Feb 2, 1997, 3:00:00 AM2/2/97
to

The normal (i.e. IEEE P1363) way of implementing digital signatures
using an elliptic curve seems to call (at least implicitly) for the
generation of true random integers. Generating true random integers
is difficult to do in a safe portable way, so I propose a method that
does not require any true random input.

The calculation of a signature goes like this (DSA version)

Constants: P a fixed point on the curve, p the prime order of P
Inputs: e the message digest, d the secret key

k = random() (mod p) [if kis zero start again]
R = k*P
z = R.x [ x is x co-ordinate of R, converted to an integer ]
r = z (mod p) [if r is zero, start again]
s = inv(k) ( e + d.r) (mod p) [if s is zero, start again]

The signature is the pair (r,s)

For good security k needs to have 2 properties:
(1) k must be secret (difficult to guess)
(2) The probability of using the same k for different messages
should be (very) small.

To see why the first condition is necessary, note that if someone
knows k then they can calculate d the secret key by

d = inv(r) ( s.k - e )

For the second condition, suppose k is reused for messages with
digests e1 and e2, e1 != e2 (mod p) then

s1 = inv(k) (e1 + dr ) (mod p)
s2 = inv(k) (e2 + dr ) (mod p) - since d depends only on k
so
k = inv(s1-s2) (e1-e2)
allowing d, the secret key to be calculated (disaster!).

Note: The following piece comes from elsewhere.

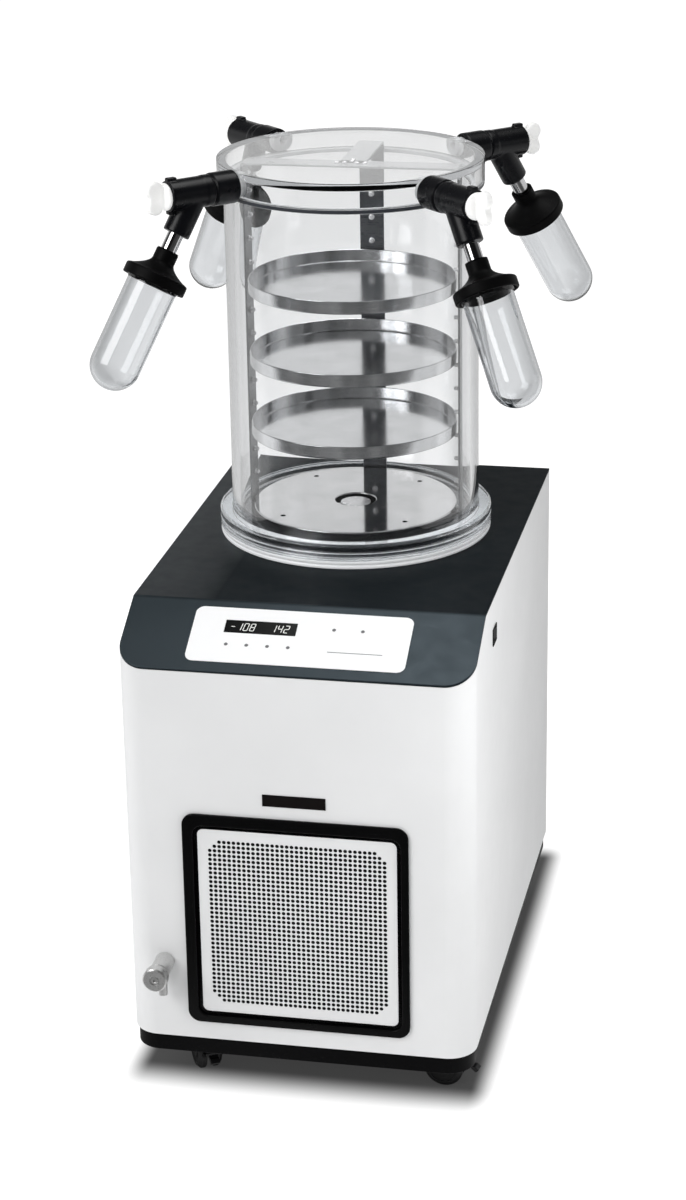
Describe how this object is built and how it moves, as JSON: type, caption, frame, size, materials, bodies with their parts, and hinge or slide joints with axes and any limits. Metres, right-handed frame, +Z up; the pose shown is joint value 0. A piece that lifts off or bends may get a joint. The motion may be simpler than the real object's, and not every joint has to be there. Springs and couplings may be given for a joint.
{
  "type": "freeze dryer",
  "caption": "Floor-standing freeze dryer: white cabinet on swivel casters with a clear drying chamber, rimmed trays and flask ports with turn valves.",
  "frame": {"origin": "centre of the cabinet footprint on the floor it stands on", "axes": "+Z up, +Y from the control front towards the rear vacuum outlet, +X to the right of a person facing the front"},
  "size_m": [0.43, 0.604, 0.8809],
  "materials": {
    "white_paint": "semi-gloss powder coat",
    "dark_paint": "satin powder coat",
    "plinth_black": "satin",
    "black_plastic": "satin",
    "wheel_tread": "matte",
    "overlay_film": "smooth film",
    "display_glass": "gloss",
    "polished_steel": "polished",
    "zinc_steel": "zinc plated",
    "gasket_silicone": "smooth",
    "clear_acrylic": "clear and polished",
    "black_rubber": "semi-matte",
    "white_nylon": "smooth",
    "brushed_steel": "fine brushed",
    "flask_glass": "clear and polished",
    "foam_jacket": "closed-cell foam",
    "compressor_black": "gloss black enamel",
    "fin_aluminium": "mill finish",
    "dark_plastic": "moulded"
  },
  "bodies": {
    "cabinet": {"cabinet_shell": "white_paint", "rear_panel": "white_paint", "top_cover": "dark_paint", "base_plinth": "plinth_black", "grille_frame": "black_plastic", "grille_panel": "white_paint", "control_overlay": "overlay_film", "display_window": "display_glass", "switch_bezel": "black_plastic", "power_inlet": "black_plastic", "drain_body": "polished_steel", "caster_plates": "zinc_steel", "base_gasket": "gasket_silicone", "chamber_flange": "clear_acrylic", "chamber_tube": "clear_acrylic", "head_seal": "black_rubber", "chamber_head": "clear_acrylic", "port_nipples": "white_nylon", "rack_frame": "brushed_steel", "rack_pins": "brushed_steel", "rack_plate": "brushed_steel", "tray_1": "brushed_steel", "tray_2": "brushed_steel", "tray_3": "brushed_steel", "valve_body_1": "black_rubber", "valve_body_2": "black_rubber", "valve_body_3": "black_rubber", "valve_body_4": "black_rubber", "flask_stems": "polished_steel", "flask_cap_1": "black_rubber", "flask_cap_2": "black_rubber", "flask_cap_3": "black_rubber", "flask_cap_4": "black_rubber", "flask_1": "flask_glass", "flask_2": "flask_glass", "flask_3": "flask_glass", "flask_4": "flask_glass", "cold_trap": "brushed_steel", "trap_jacket": "foam_jacket", "vacuum_port": "polished_steel", "compressors": "compressor_black", "condenser_core": "fin_aluminium", "fan_shroud": "dark_plastic"},
    "knob_1": {"valve_knob_1": "white_nylon"},
    "knob_2": {"valve_knob_2": "white_nylon"},
    "knob_3": {"valve_knob_3": "white_nylon"},
    "knob_4": {"valve_knob_4": "white_nylon"},
    "drain_handle": {"drain_knob": "polished_steel"},
    "rocker": {"power_rocker": "black_plastic"},
    "fan": {"fan_rotor": "dark_plastic"},
    "caster_1": {"caster_hood_1": "black_plastic"},
    "wheels_1": {"caster_wheels_1": "wheel_tread"},
    "caster_2": {"caster_hood_2": "black_plastic"},
    "wheels_2": {"caster_wheels_2": "wheel_tread"},
    "caster_3": {"caster_hood_3": "black_plastic"},
    "wheels_3": {"caster_wheels_3": "wheel_tread"},
    "caster_4": {"caster_hood_4": "black_plastic"},
    "wheels_4": {"caster_wheels_4": "wheel_tread"},
    "pedal_1": {"brake_pedal_1": "black_plastic"},
    "pedal_2": {"brake_pedal_2": "black_plastic"}
  },
  "joints": [
    {"name": "knob_1_turn", "type": "hinge", "parent": "cabinet", "child": "knob_1", "pos_m": [-0.14142, -0.08792, 0.8635], "axis": [-0.7071, -0.7071, 0], "range_deg": [0, 180]},
    {"name": "knob_2_turn", "type": "hinge", "parent": "cabinet", "child": "knob_2", "pos_m": [0.14142, -0.08792, 0.8635], "axis": [0.7071, -0.7071, 0], "range_deg": [0, 180]},
    {"name": "knob_3_turn", "type": "hinge", "parent": "cabinet", "child": "knob_3", "pos_m": [0.14142, 0.19492, 0.8635], "axis": [0.7071, 0.7071, 0], "range_deg": [0, 180]},
    {"name": "knob_4_turn", "type": "hinge", "parent": "cabinet", "child": "knob_4", "pos_m": [-0.14142, 0.19492, 0.8635], "axis": [-0.7071, 0.7071, 0], "range_deg": [0, 180]},
    {"name": "drain_turn", "type": "hinge", "parent": "cabinet", "child": "drain_handle", "pos_m": [-0.1315, -0.29, 0.1495], "axis": [0, -1, 0], "range_deg": [0, 360]},
    {"name": "rocker_tilt", "type": "hinge", "parent": "cabinet", "child": "rocker", "pos_m": [0.167, -0.13, 0.4575], "axis": [0, 0, 1], "range_deg": [0, 12]},
    {"name": "fan_spin", "type": "hinge", "parent": "cabinet", "child": "fan", "pos_m": [0, -0.198, 0.1905], "axis": [0, 1, 0], "continuous": true},
    {"name": "swivel_1", "type": "hinge", "parent": "cabinet", "child": "caster_1", "pos_m": [-0.118, -0.183, 0.04], "axis": [0, 0, 1], "continuous": true},
    {"name": "wheel_roll_1", "type": "hinge", "parent": "caster_1", "child": "wheels_1", "pos_m": [-0.1115, -0.19426, 0.02], "axis": [0.866, 0.5, 0], "continuous": true},
    {"name": "brake_1", "type": "hinge", "parent": "caster_1", "child": "pedal_1", "pos_m": [-0.0995, -0.21504, 0.026], "axis": [0.866, 0.5, 0], "range_deg": [0, 12]},
    {"name": "swivel_2", "type": "hinge", "parent": "cabinet", "child": "caster_2", "pos_m": [0.118, -0.183, 0.04], "axis": [0, 0, 1], "continuous": true},
    {"name": "wheel_roll_2", "type": "hinge", "parent": "caster_2", "child": "wheels_2", "pos_m": [0.13087, -0.18481, 0.02], "axis": [0.1392, 0.9903, 0], "continuous": true},
    {"name": "brake_2", "type": "hinge", "parent": "caster_2", "child": "pedal_2", "pos_m": [0.15464, -0.18815, 0.026], "axis": [0.1392, 0.9903, 0], "range_deg": [0, 12]},
    {"name": "swivel_3", "type": "hinge", "parent": "cabinet", "child": "caster_3", "pos_m": [0.118, 0.183, 0.04], "axis": [0, 0, 1], "continuous": true},
    {"name": "wheel_roll_3", "type": "hinge", "parent": "caster_3", "child": "wheels_3", "pos_m": [0.12245, 0.19522, 0.02], "axis": [-0.9397, 0.342, 0], "continuous": true},
    {"name": "swivel_4", "type": "hinge", "parent": "cabinet", "child": "caster_4", "pos_m": [-0.118, 0.183, 0.04], "axis": [0, 0, 1], "continuous": true},
    {"name": "wheel_roll_4", "type": "hinge", "parent": "caster_4", "child": "wheels_4", "pos_m": [-0.12546, 0.19365, 0.02], "axis": [-0.8192, -0.5736, 0], "continuous": true}
  ]
}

As far as I can see, these conditions are also sufficient for good
security.

Now choosing k to be true random clearly satisfies both conditions,
but this is difficult to do in a portable safe way.

What I suggest is that a prng is used to generate k, keyed with d (the
private key), and seeded with e (the message digest).

Now provided the prng and message digest function have suitable
properties, k will be secret, and the probability of using the same k
twice will be small, as required.

Doubtless this is all well known, but I have not seen it discussed in
sci.crypt before, at least in explicit terms. I think that all of the
above applies equally to signatures using Discrete Logarithms.